= Helen Owen =

English theatre actress (born 1980)

Helen Owen (born 1 May 1980) is an English theatre actress known for her roles in Les Misérables, Mamma Mia and The Wizard of Oz. She is married to actor Thomas Aldridge.

== Early life ==

Born in Rochdale, England, Owen went to school at Oulder Hill Academy home of the Gracie Fields Theatre. After making an early professional debut in Manchester based drama City Central, Owen attended Blackpool College studying Performing Arts. She then went on to start a degree in music at Lancaster University. Leaving early, she then played Michelle in the original pilot for Two Pints of Lager and a Packet of Crisps before moving to London to study Musical Theatre at Guildford School of Acting.

== Career ==

Immediately after graduating in 2003, Owen made her West End debut in the London cast of Mamma Mia at the Prince Edward Theatre. In 2005 she played the role of Dorothy in the RSC production of The Wizard of Oz at the Birmingham Repertory Theatre, a role she reprised in the same production at the West Yorkshire Playhouse in 2006. Later that year Owen appeared in three productions at the Open Air Theatre, Regent's Park in A Midsummer Night's Dream, The Taming of the Shrew and The Boyfriend.
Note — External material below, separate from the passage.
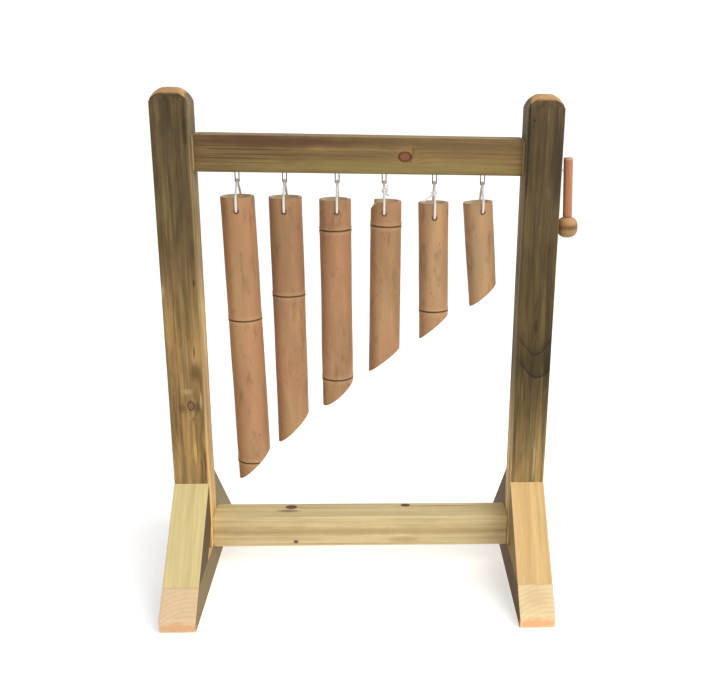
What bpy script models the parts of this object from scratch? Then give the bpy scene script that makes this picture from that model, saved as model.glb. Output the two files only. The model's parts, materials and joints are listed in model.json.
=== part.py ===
"""Outdoor bamboo xylophone.

A free-standing timber frame (two posts, two rails, two ground bearers and four
knee braces) carries six bamboo tubes.  Each tube hangs on a loop of cord from a
wire staple under the top rail.  A wooden beater hangs on a screw in the outer side
of the right post, by a keyhole slot in the back of its handle.

Metres, +Z up, +X along the rails, +Y to the back.  The origin is on the ground,
at the centre of the object's box.
"""
import math

import bmesh
import bpy
from mathutils import Matrix, Vector

# ---------------------------------------------------------------- driving dimensions
GAP = 0.0003                      # clearance between pieces that touch

POST_W = 0.070                    # posts are square
POST_SPACING = 0.689              # between the posts' centre lines
SHOULDER_Z = 0.964                # where the chamfered post top begins
POST_TOP_RISE = 0.025
POST_TOP_INSET = 0.020
ARRIS = 0.0025                    # small chamfer along every timber's long edges

BEARER_H = 0.066
FOOT_REACH = 0.246                # from the middle of the post to the toe
TOE_H = 0.020                     # upright nose under the bevelled end
BRACE_TOP_Z = 0.2125              # where a brace's outer face meets the post
BRACE_T = 0.070                   # brace thickness, square to its slope

RAIL_FRONT = -0.018
RAIL_BACK = 0.045
TOP_RAIL_Z = (0.8384, 0.9062)
BOTTOM_RAIL_Z = (0.0580, 0.1270)

BEATER_HEAD_R = 0.020
BEATER_HEAD_H = 0.0405            # the head is a turned drum with rounded edges
BEATER_Y = -0.012
BEATER_LEAN = math.radians(2.6)   # the head rests on the post, so the handle leans in
HANG_Z = 0.850                    # height of the screw that the beater hangs on
HEAD_BELOW_HANG = 0.108           # from the hanging screw to the head's centre
HANDLE_R = 0.009
HANDLE_ABOVE_HANG = 0.0245
HANDLE_EDGE = 0.002
TENON_R = 0.005
TENON_L = 0.024
HANGER_R = 0.0016                 # hanging screw: shank, head and length in the post
HANGER_HEAD_R = 0.0034
HANGER_HEAD_H = 0.0022
HANGER_DEPTH = 0.022
SLOT_LIP = 0.0022                 # wood left over the keyhole slot's undercut
SLOT_DEPTH = 0.0068
SLOT_TRAVEL = 0.008               # lift that brings the screw's head to the wide hole
SLOT_SLACK = 0.0005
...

It was here that she met actor Thomas Aldridge who she later went on to marry in 2012. In 2007 she returned to her home town of Rochdale to play Cinderella at the Gracie Fields Theatre. The following year she was cast in the London production of Les Misérables at the Queens Theatre. Over the following seven years, she went on to play the role of Eponine over 400 times as well as Cosette and made Les Misérables history by becoming the longest consecutive serving female in its history worldwide.